A photography trip needs lingering and repeat passes, but advisories about quick theft can turn camera gear into a liability. Gear stays hidden, quiet streets get avoided, and simple moves like changing lenses, checking a map, or setting a small tripod feel loaded in public, so shots get taken quickly and then abandoned for a safer café to sort files. Costs rise through private rides and cautious routing, and the creative payoff shrinks because golden-hour patience gets replaced by fast frames and early returns, leaving fewer images, less confidence, and a sense that the city was never fully met.
Beach Day Trip With Evening Return

A beach day trip should feel simple, but advisories that emphasize certain hours compress the schedule and steal the best light. Groups arrive late morning, then watch the clock, skipping waterfront walks and casual browsing in favor of direct rides between a few comfortable zones because the return feels less predictable after dusk and public transit thins out. Sunset becomes a cue to retreat, not linger, so dinner turns quick and indoor, surge fares creep in when pickups run late, and the coastline gets remembered more for timing and careful returns than for ease, warm sand, and slow conversation.

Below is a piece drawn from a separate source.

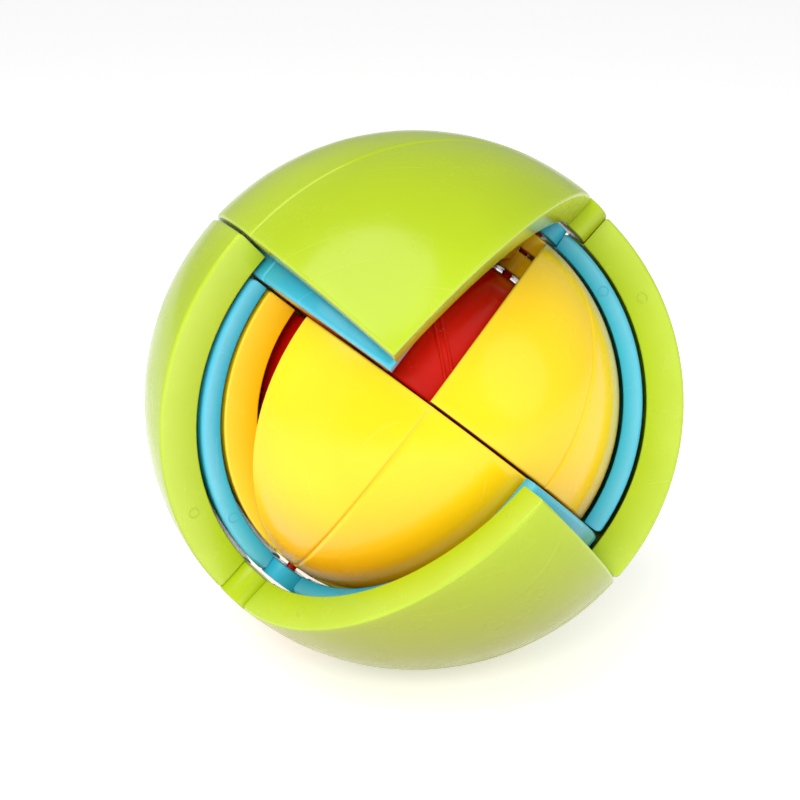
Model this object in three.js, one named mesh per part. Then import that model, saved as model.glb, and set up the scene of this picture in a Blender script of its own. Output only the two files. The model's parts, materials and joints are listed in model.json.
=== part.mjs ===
// Nested maze ball puzzle: four spherical layers, each cut into an upper and a lower
// half that twist about the layer's own polar axis. Millimetres, +Z up, origin at the
// centre of the ball.
import * as THREE from 'three';

// Radii of the layers, from the outside in, and of the hubs at their poles.
const BALL_RADIUS = 42;
const GREEN = { name: 'green', outer: BALL_RADIUS, inner: 36.2, hub: 3.2, color: 0xb9dd0c };
const BLUE = { name: 'blue', outer: 35.6, inner: 32.6, hub: 3.6, color: 0x35b6d6 };
const YELLOW = { name: 'yellow', outer: 32, inner: 25.2, hub: 4.2, color: 0xffd90a };
const YELLOW_SIDE = { ...YELLOW, inner: 26.6 };
const RED = { name: 'red', outer: 24.4, inner: 18.6, color: 0xc8160c };

// Clearances and the small parts at the poles.
const HALF_CUT_GAP = 0.22;
const TIP_GAP = 0.3;
const AXLE_RADIUS = 0.8;
const AXLE_CLEARANCE = 0.3;
const HUB_STACK_GAP = 0.4;
const BLUNT_TIP = 0.4;
const END_CAP_DEPTH = 0.8;

// Facets along each edge of a blade and round each turned part.
const BLADE_STEPS = 9;
const RED_LATITUDES = 10;
const TURNED_STEPS = 36;
const HUB_STEPS = 20;

// How the ball is held: the lean of each polar axis from the vertical and its heading
// from +X. The outer layer has slipped a few degrees round the inner ball.
const OUTER_LEAN = 47.4;
const OUTER_HEADING = 24.5;
const INNER_LEAN = 41.8;
const INNER_HEADING = 27.1;

// The open windows face this way: towards -Y and a little up.
const FACING_ELEVATION = 20;

// Widths of the blades and how far the sides of the main yellow ones are set in, then where
// the blades stand: longitudes of a window edge, or of the middle of a pair's front blade,
// measured from the facing direction.
const OCTANT_WIDTH = 90;
const YELLOW_MAIN_WIDTH = 86;
const YELLOW_SIDE_WIDTH = 70;
const BLUE_LOWER_WIDTH = 86;
const YELLOW_MAIN_INSET = 1.9;
const UPPER_WINDOW_EDGE = -8.5;
const LOWER_WINDOW_EDGE = -57;
const YELLOW_UPPER_MAIN = 46.5;
const YELLOW_UPPER_SIDE = -47;
const YELLOW_LOWER_MAIN = 4.5;
const YELLOW_LOWER_SIDE = -92;

const radians = THREE.MathUtils.degToRad;

/** Turns a layer's own frame, poles along Z, to the way the ball is held. */
function heldFrame(lean, heading) {
  const group = new THREE.Group();
  group.rotation.set(0, radians(lean), radians(heading), 'ZYX');
  group.updateMatrixWorld(true);
  return group;
}

/** Longitude, in degrees, of the facing direction in a held frame. */
function facingLongitude(frame) {
  const elevation = radians(FACING_ELEVATION);
  const facing = new THREE.Vector3(0, -Math.cos(elevation), Math.sin(elevation));
  facing.applyQuaternion(frame.quaternion.clone().invert());
  return THREE.MathUtils.radToDeg(Math.atan2(facing.y, facing.x));
}

/** Glossy plastic in a layer's colour. */
function plastic(color) {
  return new THREE.MeshStandardMaterial({ color, roughness: 0.28, metalness: 0 });
}

/** A named mesh from a geometry. */
function piece(name, geometry, color) {
  const mesh = new THREE.Mesh(geometry, plastic(color));
  mesh.name = name;
  return mesh;
}

/**
 * A blade's outline. Its sides are flat, parallel to the polar axis and set in from it by
 * inset; width is measured where the outside meets the cut.
 */
function bladeOutline(layer, half, middle, width, inset) {
  const sideAngle = radians(width / 2) + Math.asin(inset / layer.outer);
  const sharpEnd = inset / Math.sin(sideAngle);
  const tip = Math.max(layer.hub + TIP_GAP, sharpEnd + BLUNT_TIP);
  return { half, middle: radians(middle), sideAngle, inset, tip };
}

/** A point of a blade: radius r, fractions u across and v from the cut to the pole. */
function bladePoint(outline, r, u, v) {
  const lowest = Math.asin(HALF_CUT_GAP / r);
  const highest = Math.acos(outline.tip / r);
  const latitude = lowest + (highest - lowest) * v;
  const across = r * Math.cos(latitude);
  const reach = outline.sideAngle - Math.asin(outline.inset / across);
  const longitude = outline.middle + reach * (2 * u - 1);
  const height = outline.half * r * Math.sin(latitude);
  return [across * Math.cos(longitude), across * Math.sin(longitude), height];
}

/** Two triangles over four corners, turned over on the lower half. */
function addQuad(index, half, a, b, c, d) {
  if (half > 0) {
    index.push(a, b, c, a, c, d);
  } else {
    index.push(a, c, b, a, d, c);
  }
}

/** A blade: a spherical triangle of shell from the cut plane to the pole. */
function bladeGeometry(layer, outline) {
  const steps = BLADE_STEPS;
  const half = outline.half;
  const side = steps + 1;
  const positions = [];
  for (const r of [layer.outer, layer.inner]) {
    for (let j = 0; j <= steps; j += 1) {
      for (let i = 0; i <= steps; i += 1) {
        positions.push(...bladePoint(outline, r, i / steps, j / steps));
      }
    }
  }
  const outer = (i, j) => j * side + i;
  const inner = (i, j) => side * side + j * side + i;
  const index = [];
  for (let k = 0; k < steps; k += 1) {
    for (let i = 0; i < steps; i += 1) {
      addQuad(index, half, outer(i, k), outer(i + 1, k), outer(i + 1, k + 1), outer(i, k + 1));
      addQuad(index, half, inner(i, k), inner(i, k + 1), inner(i + 1, k + 1), inner(i + 1, k));
    }
    addQuad(index, half, inner(k, 0), inner(k + 1, 0), outer(k + 1, 0), outer(k, 0));
    addQuad(index, half, outer(k, steps), outer(k + 1, steps), inner(k + 1, steps), inner(k, steps));
    addQuad(index, half, inner(0, k + 1), inner(0, k), outer(0, k), outer(0, k + 1));
    addQuad(index, half, outer(steps, k + 1), outer(steps, k), inner(steps, k), inner(steps, k + 1));
  }
  const geometry = new THREE.BufferGeometry();
  geometry.setAttribute('position', new THREE.Float32BufferAttribute(positions, 3));
  geometry.setIndex(index);
  geometry.computeVertexNormals();
  return geometry;
}

/** A solid turned about Z from an outline of [radius, height] points. */
function turned(outline, steps) {
  const points = outline.map(([radius, height]) => new THREE.Vector2(radius, height));
  return new THREE.LatheGeometry(points, steps).rotateX(Math.PI / 2);
}

/** A ring turned about Z: its outline closes on itself. */
function turnedRing(outline, steps) {
  return turned([...outline, outline[0]], steps);
}

/** The outline mirrored to the lower half when half is -1, still running anticlockwise. */
function onHalf(outline, half) {
  if (half > 0) {
    return outline;
  }
  return outline.map(([radius, height]) => [radius, -height]).reverse();
}

/** A hub ring that two blade tips meet at, between two radii on the axis. */
function hubRing(layer, bottom, top, half) {
  const radius = layer.hub;
  const bore = AXLE_RADIUS + AXLE_CLEARANCE;
  const rimTop = Math.sqrt(top * top - radius * radius);
  const boreTop = Math.sqrt(top * top - bore * bore);
  const outline = [[bore, bottom], [radius, bottom], [radius, rimTop], [bore, boreTop]];
  return turnedRing(onHalf(outline, half), HUB_STEPS);
}

/** The solid button that closes a pole of the outer layer. */
function poleButton(layer, half) {
  const rim = layer.hub;
  const middle = rim / 2;
  const heightAt = (radius) => Math.sqrt(layer.outer * layer.outer - radius * radius);
  const outline = [
    [0, layer.inner],
    [rim, layer.inner],
    [rim, heightAt(rim)],
    [middle, heightAt(middle)],
    [0, layer.outer],
  ];
  return turned(onHalf(outline, half), HUB_STEPS);
}

/** Two opposite blades of one layer half. */
function addBladePair(frame, layer, label, half, middle, width, inset = 0) {
  const facing = facingLongitude(frame);
  ['front', 'back'].forEach((place, turn) => {
    const longitude = facing + middle + 180 * turn;
    const geometry = bladeGeometry(layer, bladeOutline(layer, half, longitude, width, inset));
    frame.add(piece(`${layer.name}_${label}_blade_${place}`, geometry, layer.color));
  });
}

/** One bowl of the red core, with a hole for the axle. */
function coreBowl(half) {
  const hole = AXLE_RADIUS + AXLE_CLEARANCE;
  const arc = (radius) => {
    const lowest = Math.asin(HALF_CUT_GAP / radius);
    const highest = Math.acos(hole / radius);
    const points = [];
    for (let k = 0; k <= RED_LATITUDES; k += 1) {
      const latitude = lowest + ((highest - lowest) * k) / RED_LATITUDES;
      points.push([radius * Math.cos(latitude), radius * Math.sin(latitude)]);
    }
    return points;
  };
  const outline = [...arc(RED.outer), ...arc(RED.inner).reverse()];
  return turnedRing(onHalf(outline, half), TURNED_STEPS);
}

/** The axle that the three inner layers turn on. */
function axle() {
  const length = 2 * (BLUE.outer - END_CAP_DEPTH - AXLE_CLEARANCE);
  const geometry = new THREE.CylinderGeometry(AXLE_RADIUS, AXLE_RADIUS, length, HUB_STEPS);
  return geometry.rotateX(Math.PI / 2);
}

/** The cap over one end of the axle, let into the blue hub. */
function axleCap(half) {
  const low = BLUE.outer - END_CAP_DEPTH;
  const edge = Math.sqrt(BLUE.outer * BLUE.outer - AXLE_RADIUS * AXLE_RADIUS);
  const outline = [[0, low], [AXLE_RADIUS, low], [AXLE_RADIUS, edge], [0, BLUE.outer]];
  return turned(onHalf(outline, half), HUB_STEPS);
}

/** The outer layer: two open pinwheels with buttons at the poles. */
function outerLayer() {
  const frame = heldFrame(OUTER_LEAN, OUTER_HEADING);
  const lowerMiddle = LOWER_WINDOW_EDGE - OCTANT_WIDTH / 2;
  const upperMiddle = UPPER_WINDOW_EDGE - OCTANT_WIDTH / 2;
  addBladePair(frame, GREEN, 'upper', 1, upperMiddle, OCTANT_WIDTH);
  addBladePair(frame, GREEN, 'lower', -1, lowerMiddle, OCTANT_WIDTH);
  frame.add(piece('green_upper_pole_button', poleButton(GREEN, 1), GREEN.color));
  frame.add(piece('green_lower_pole_button', poleButton(GREEN, -1), GREEN.color));
  return frame;
}

/** The hubs of one half: blue outside, then the two stacked yellow ones. */
function addInnerHubs(frame, label, half) {
  const yellowMiddle = (YELLOW.outer + YELLOW.inner) / 2;
  const blueHub = hubRing(BLUE, BLUE.inner, BLUE.outer, half);
  const mainHub = hubRing(YELLOW, yellowMiddle + HUB_STACK_GAP / 2, YELLOW.outer, half);
  const sideHub = hubRing(YELLOW, YELLOW.inner, yellowMiddle - HUB_STACK_GAP / 2, half);
  frame.add(piece(`blue_${label}_hub`, blueHub, BLUE.color));
  frame.add(piece(`yellow_${label}_main_hub`, mainHub, YELLOW.color));
  frame.add(piece(`yellow_${label}_side_hub`, sideHub, YELLOW.color));
}

/** The inner ball: blue, yellow and red layers on one axle. */
function innerBall() {
  const frame = heldFrame(INNER_LEAN, INNER_HEADING);
  const upperMiddle = UPPER_WINDOW_EDGE - OCTANT_WIDTH / 2;
  const lowerMiddle = LOWER_WINDOW_EDGE - BLUE_LOWER_WIDTH / 2;
  const mainShape = [YELLOW_MAIN_WIDTH, YELLOW_MAIN_INSET];
  addBladePair(frame, BLUE, 'upper', 1, upperMiddle, OCTANT_WIDTH);
  addBladePair(frame, BLUE, 'lower', -1, lowerMiddle, BLUE_LOWER_WIDTH);
  addBladePair(frame, YELLOW, 'upper_main', 1, YELLOW_UPPER_MAIN, ...mainShape);
  addBladePair(frame, YELLOW_SIDE, 'upper_side', 1, YELLOW_UPPER_SIDE, YELLOW_SIDE_WIDTH);
  addBladePair(frame, YELLOW, 'lower_main', -1, YELLOW_LOWER_MAIN, ...mainShape);
  addBladePair(frame, YELLOW_SIDE, 'lower_side', -1, YELLOW_LOWER_SIDE, YELLOW_SIDE_WIDTH);
  addInnerHubs(frame, 'upper', 1);
  addInnerHubs(frame, 'lower', -1);
  frame.add(piece('red_core_upper', coreBowl(1), RED.color));
  frame.add(piece('red_core_lower', coreBowl(-1), RED.color));
  frame.add(piece('axle', axle(), RED.color));
  frame.add(piece('axle_cap_upper', axleCap(1), BLUE.color));
  frame.add(piece('axle_cap_lower', axleCap(-1), BLUE.color));
  return frame;
}

const mazeBall = new THREE.Group();
mazeBall.add(outerLayer());
mazeBall.add(innerBall());

export default mazeBall;
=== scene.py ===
"""Visual model of the maze ball puzzle: nested glossy shells cut into twisting pinwheels."""

import json
import logging
import math
from dataclasses import dataclass, field
from enum import Enum
from typing import Any, Iterable, Sequence

import bmesh
import bpy
from mathutils import Matrix, Vector


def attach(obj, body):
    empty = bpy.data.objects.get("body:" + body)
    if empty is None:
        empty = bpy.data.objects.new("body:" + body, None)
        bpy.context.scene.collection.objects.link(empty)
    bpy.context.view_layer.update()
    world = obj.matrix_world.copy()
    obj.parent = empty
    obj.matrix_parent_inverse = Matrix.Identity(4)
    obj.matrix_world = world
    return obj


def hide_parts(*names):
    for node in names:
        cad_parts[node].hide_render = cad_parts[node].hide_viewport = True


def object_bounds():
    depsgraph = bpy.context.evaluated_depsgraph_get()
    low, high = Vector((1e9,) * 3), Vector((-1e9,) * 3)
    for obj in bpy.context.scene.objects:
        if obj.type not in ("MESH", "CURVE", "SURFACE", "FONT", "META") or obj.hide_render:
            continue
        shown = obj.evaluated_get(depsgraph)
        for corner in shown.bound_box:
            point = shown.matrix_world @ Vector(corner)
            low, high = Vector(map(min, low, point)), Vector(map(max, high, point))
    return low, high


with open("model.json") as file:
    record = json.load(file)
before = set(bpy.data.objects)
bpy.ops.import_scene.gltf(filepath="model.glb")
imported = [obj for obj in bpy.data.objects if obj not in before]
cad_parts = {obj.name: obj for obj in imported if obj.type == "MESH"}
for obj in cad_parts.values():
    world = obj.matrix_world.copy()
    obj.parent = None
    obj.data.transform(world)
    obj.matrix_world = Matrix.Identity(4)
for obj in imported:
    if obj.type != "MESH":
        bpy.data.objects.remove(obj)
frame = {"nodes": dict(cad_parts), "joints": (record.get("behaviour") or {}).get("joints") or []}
cad_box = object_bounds()

LOG = logging.getLogger("maze_ball")
MM = 0.001
NEARLY = 0.001
LEAST_HALF_ANGLE = 0.002

Point = tuple[float, float, float]
Colour = tuple[float, float, float]


# ---------------------------------------------------------------- shader wrapper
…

Self-Guided Bar Crawl In A New City

A self-guided bar crawl depends on drifting between neighborhoods and letting the route change on instinct. When advisories pile up, the crawl becomes a controlled routine: only venues with visible security, rides instead of walks, and early exits before streets quiet down, with constant headcounts and watched drinks draining the mood. Cover charges and car services push the bill higher, detours get avoided, and pickup planning takes over, so the night feels less like discovering local personality and more like managing risk windows for a single evening out, with everyone heading back relieved, not restored.